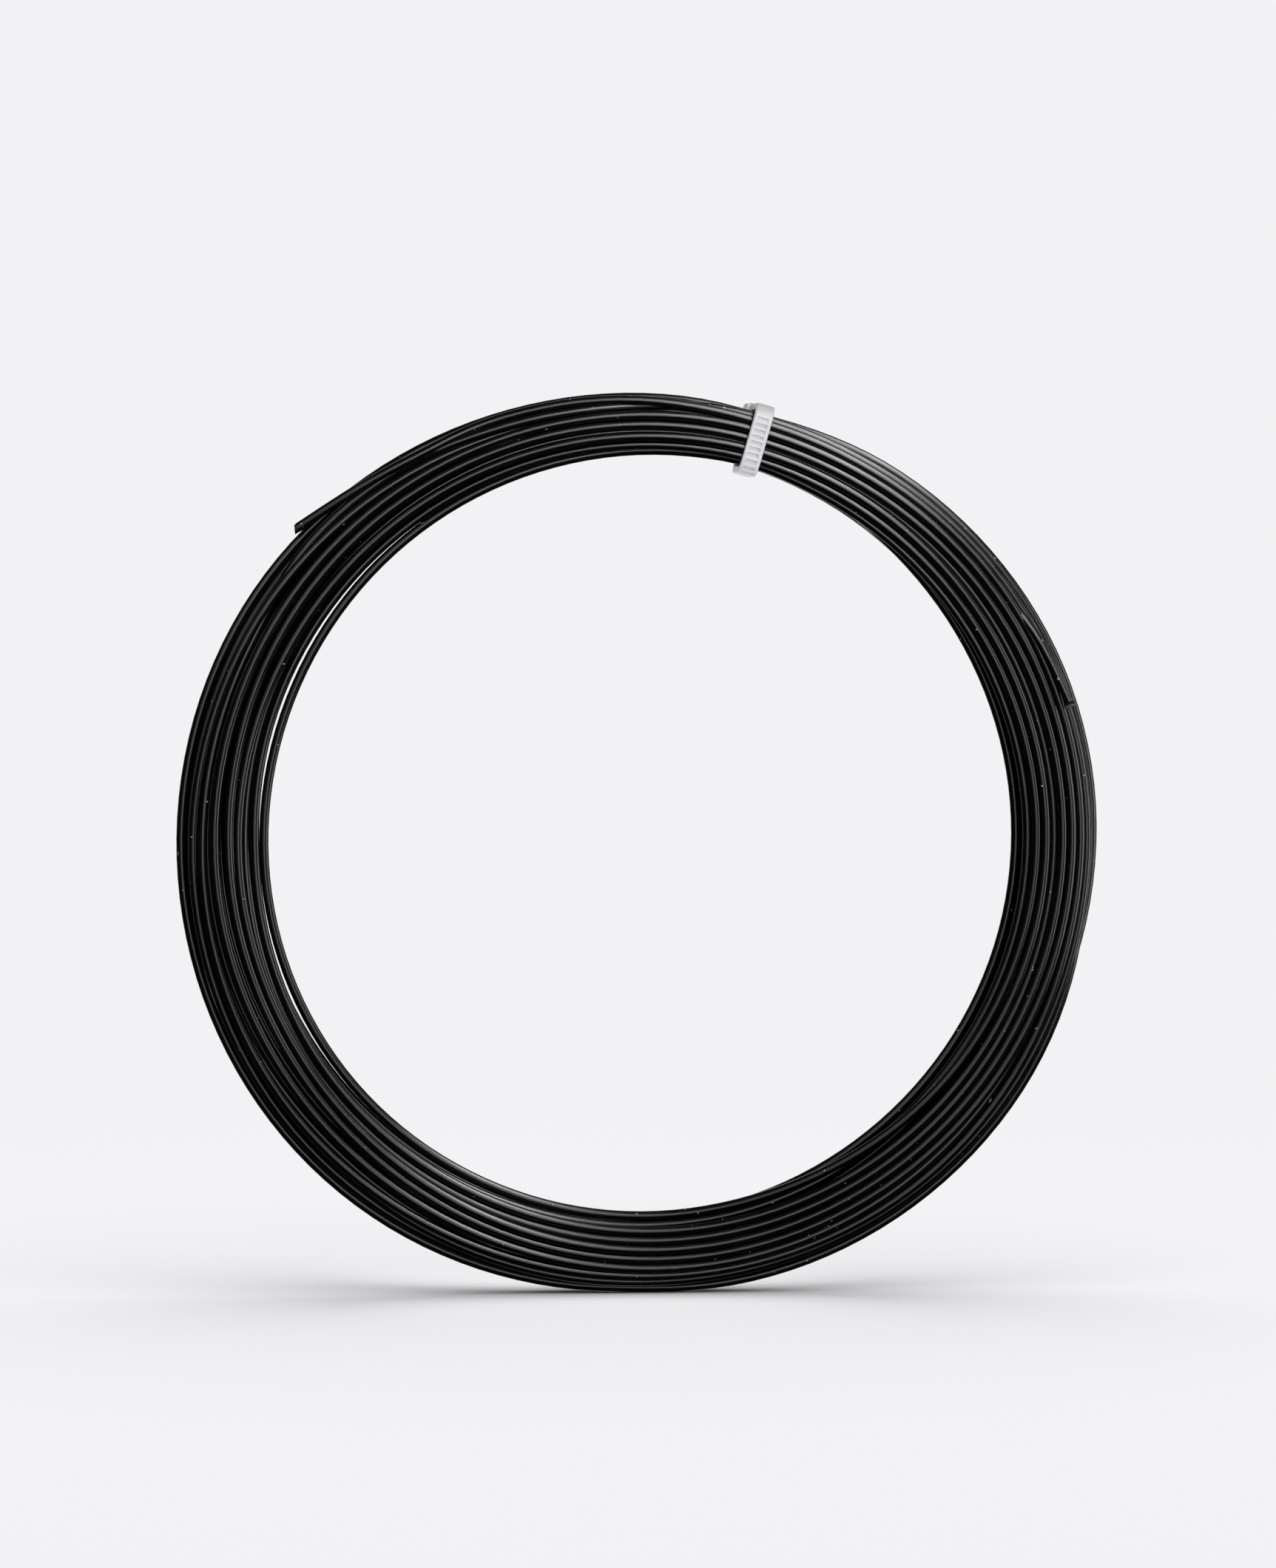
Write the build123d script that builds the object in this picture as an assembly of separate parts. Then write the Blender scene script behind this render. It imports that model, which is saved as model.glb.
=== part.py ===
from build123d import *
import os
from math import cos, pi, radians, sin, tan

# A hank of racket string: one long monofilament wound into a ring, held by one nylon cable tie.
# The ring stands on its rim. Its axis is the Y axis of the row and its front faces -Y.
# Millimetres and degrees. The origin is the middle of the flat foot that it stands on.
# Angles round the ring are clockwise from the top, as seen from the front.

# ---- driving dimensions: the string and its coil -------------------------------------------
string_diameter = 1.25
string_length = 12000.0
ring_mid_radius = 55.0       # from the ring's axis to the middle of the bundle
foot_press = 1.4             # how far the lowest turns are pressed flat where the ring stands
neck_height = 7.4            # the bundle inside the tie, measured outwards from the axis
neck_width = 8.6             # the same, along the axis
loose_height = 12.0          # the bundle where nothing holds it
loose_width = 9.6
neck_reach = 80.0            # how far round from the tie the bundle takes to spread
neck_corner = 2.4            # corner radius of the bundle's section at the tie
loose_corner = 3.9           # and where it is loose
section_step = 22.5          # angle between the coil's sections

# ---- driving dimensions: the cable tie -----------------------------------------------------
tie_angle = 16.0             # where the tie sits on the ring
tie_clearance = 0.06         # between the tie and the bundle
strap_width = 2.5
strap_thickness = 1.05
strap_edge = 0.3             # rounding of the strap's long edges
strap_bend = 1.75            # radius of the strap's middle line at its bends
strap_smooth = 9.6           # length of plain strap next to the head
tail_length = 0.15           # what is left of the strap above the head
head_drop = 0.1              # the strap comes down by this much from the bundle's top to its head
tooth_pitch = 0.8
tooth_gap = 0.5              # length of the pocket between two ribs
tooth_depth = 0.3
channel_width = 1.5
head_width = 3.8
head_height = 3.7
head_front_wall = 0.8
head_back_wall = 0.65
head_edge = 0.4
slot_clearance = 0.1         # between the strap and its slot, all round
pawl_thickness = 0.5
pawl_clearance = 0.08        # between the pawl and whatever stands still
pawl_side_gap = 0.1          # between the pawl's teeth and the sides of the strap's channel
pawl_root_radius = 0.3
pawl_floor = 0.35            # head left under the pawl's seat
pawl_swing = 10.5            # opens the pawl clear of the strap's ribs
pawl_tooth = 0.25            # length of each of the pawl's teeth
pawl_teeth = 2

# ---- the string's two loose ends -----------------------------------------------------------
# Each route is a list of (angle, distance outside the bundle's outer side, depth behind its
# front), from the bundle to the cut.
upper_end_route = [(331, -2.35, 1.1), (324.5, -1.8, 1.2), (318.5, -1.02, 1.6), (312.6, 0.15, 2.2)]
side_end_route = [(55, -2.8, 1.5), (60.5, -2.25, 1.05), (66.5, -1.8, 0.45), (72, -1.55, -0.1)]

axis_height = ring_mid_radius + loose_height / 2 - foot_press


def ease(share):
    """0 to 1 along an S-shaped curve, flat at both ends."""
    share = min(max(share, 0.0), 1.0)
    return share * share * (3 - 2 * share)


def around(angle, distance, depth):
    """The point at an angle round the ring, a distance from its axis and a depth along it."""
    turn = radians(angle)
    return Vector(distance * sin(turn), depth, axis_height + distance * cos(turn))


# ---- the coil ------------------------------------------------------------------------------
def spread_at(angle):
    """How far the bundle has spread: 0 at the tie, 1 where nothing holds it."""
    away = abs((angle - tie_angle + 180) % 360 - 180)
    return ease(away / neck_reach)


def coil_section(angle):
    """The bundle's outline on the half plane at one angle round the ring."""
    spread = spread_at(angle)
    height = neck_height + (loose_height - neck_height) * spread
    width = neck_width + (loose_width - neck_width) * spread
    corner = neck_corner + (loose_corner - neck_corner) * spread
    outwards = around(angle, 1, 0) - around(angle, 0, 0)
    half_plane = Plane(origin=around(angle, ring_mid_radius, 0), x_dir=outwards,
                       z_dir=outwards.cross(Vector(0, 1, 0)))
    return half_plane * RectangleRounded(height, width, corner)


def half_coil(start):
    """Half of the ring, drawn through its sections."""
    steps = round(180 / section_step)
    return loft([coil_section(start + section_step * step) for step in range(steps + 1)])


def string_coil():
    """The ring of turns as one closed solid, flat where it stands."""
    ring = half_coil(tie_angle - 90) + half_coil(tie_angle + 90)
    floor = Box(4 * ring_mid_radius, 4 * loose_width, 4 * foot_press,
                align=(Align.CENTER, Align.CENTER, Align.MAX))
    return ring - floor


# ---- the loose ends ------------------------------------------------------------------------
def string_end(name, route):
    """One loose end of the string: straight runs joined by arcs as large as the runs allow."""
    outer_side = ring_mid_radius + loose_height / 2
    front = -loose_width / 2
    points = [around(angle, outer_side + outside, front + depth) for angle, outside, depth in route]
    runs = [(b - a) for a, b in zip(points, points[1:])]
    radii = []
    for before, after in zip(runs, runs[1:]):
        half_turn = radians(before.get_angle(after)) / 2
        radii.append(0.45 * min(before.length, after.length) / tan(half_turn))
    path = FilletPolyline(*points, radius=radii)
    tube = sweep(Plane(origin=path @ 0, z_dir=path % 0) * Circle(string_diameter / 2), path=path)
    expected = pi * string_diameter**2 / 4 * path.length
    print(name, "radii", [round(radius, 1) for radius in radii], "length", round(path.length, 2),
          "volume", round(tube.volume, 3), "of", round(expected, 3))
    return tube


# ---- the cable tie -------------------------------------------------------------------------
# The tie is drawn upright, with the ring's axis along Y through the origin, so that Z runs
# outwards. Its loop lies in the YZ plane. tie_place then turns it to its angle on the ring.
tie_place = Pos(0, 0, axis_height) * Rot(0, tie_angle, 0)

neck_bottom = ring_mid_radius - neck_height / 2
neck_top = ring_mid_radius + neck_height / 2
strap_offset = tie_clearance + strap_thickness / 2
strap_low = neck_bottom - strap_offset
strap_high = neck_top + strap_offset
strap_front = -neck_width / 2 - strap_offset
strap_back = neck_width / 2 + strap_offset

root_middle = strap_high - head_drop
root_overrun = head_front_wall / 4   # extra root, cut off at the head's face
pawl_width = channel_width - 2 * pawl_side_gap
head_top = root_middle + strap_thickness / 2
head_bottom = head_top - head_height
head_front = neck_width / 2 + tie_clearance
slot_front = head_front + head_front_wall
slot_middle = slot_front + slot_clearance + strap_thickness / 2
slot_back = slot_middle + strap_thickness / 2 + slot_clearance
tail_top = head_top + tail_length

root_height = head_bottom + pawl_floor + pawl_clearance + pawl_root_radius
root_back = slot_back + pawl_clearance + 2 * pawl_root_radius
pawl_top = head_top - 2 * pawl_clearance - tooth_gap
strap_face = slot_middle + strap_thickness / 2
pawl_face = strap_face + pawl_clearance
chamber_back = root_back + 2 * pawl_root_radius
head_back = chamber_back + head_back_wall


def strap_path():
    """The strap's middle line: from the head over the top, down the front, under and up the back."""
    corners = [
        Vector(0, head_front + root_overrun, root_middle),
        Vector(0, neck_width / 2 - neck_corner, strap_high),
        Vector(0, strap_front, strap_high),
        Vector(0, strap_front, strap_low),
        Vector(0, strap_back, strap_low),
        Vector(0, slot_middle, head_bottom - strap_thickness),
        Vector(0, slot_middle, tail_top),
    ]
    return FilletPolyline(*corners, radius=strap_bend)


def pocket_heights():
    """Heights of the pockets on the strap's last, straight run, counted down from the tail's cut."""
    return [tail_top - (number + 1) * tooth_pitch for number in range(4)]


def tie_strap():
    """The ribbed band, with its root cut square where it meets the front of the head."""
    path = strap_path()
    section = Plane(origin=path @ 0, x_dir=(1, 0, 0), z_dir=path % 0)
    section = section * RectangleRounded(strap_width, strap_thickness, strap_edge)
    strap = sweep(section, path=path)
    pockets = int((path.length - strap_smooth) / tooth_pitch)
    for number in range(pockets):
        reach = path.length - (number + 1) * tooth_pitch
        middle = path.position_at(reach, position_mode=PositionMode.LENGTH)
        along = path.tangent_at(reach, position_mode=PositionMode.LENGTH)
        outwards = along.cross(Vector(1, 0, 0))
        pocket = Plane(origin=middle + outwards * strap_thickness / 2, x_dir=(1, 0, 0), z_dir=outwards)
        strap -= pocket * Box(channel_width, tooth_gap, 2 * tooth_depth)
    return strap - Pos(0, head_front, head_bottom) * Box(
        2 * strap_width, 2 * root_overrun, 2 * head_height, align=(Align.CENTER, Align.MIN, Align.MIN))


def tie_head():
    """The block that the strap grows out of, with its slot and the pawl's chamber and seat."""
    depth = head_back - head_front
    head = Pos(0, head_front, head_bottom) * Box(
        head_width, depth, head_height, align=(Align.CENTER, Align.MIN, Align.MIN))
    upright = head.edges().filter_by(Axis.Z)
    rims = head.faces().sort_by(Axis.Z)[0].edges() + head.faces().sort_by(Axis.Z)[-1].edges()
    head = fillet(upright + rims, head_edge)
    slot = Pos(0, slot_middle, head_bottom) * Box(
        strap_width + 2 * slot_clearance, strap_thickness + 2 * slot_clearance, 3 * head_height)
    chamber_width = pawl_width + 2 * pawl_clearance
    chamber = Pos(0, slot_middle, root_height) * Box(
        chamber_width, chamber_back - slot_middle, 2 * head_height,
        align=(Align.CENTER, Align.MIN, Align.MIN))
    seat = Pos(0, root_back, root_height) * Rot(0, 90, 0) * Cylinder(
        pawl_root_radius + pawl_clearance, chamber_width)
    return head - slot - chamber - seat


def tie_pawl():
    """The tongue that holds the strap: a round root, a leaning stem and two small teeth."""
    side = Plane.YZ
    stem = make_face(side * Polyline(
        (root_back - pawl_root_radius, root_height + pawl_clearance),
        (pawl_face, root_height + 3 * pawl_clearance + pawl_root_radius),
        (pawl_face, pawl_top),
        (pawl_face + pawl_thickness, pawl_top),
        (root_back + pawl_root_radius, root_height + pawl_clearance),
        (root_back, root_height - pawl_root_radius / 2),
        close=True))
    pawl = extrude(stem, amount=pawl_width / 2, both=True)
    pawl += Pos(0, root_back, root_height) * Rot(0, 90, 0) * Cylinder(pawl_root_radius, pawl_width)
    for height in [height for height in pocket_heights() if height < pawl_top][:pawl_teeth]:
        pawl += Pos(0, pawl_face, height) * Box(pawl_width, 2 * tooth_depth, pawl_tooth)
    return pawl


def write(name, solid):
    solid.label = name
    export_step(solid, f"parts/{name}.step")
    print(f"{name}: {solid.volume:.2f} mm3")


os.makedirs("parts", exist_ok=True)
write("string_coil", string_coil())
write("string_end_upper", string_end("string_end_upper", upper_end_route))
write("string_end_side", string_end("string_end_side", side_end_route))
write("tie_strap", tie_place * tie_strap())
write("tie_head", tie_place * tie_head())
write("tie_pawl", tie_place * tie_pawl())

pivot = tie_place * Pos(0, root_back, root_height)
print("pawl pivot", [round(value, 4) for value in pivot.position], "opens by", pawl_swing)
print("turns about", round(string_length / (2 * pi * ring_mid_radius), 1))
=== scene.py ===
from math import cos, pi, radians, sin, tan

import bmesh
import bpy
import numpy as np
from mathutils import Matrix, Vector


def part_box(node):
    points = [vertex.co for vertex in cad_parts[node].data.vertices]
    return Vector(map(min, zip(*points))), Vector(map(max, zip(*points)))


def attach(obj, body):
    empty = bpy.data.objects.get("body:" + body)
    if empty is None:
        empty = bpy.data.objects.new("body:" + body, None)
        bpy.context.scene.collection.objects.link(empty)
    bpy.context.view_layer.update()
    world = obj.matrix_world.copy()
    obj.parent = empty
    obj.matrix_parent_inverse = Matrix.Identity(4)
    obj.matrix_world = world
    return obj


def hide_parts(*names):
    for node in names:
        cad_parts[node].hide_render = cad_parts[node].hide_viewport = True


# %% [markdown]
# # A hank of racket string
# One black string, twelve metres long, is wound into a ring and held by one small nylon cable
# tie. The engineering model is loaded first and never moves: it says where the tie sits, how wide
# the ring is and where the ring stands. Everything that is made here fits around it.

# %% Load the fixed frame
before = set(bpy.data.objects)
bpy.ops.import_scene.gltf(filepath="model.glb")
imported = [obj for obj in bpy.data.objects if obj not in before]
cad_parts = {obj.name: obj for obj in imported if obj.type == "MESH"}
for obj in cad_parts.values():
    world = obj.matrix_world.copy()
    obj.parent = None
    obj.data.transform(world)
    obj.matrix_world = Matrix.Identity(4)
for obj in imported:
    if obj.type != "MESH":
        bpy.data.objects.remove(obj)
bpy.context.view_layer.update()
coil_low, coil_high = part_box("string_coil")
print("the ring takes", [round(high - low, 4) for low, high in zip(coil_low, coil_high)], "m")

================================

**What is asked**
Return, unchanged, the run of lines above that opens with the line containing "pivot = tie_place" and closes with the line containing "if empty is". Include both.

**Answer to the problem**
pivot = tie_place * Pos(0, root_back, root_height)
print("pawl pivot", [round(value, 4) for value in pivot.position], "opens by", pawl_swing)
print("turns about", round(string_length / (2 * pi * ring_mid_radius), 1))
=== scene.py ===
from math import cos, pi, radians, sin, tan

import bmesh
import bpy
import numpy as np
from mathutils import Matrix, Vector


def part_box(node):
    points = [vertex.co for vertex in cad_parts[node].data.vertices]
    return Vector(map(min, zip(*points))), Vector(map(max, zip(*points)))


def attach(obj, body):
    empty = bpy.data.objects.get("body:" + body)
    if empty is None:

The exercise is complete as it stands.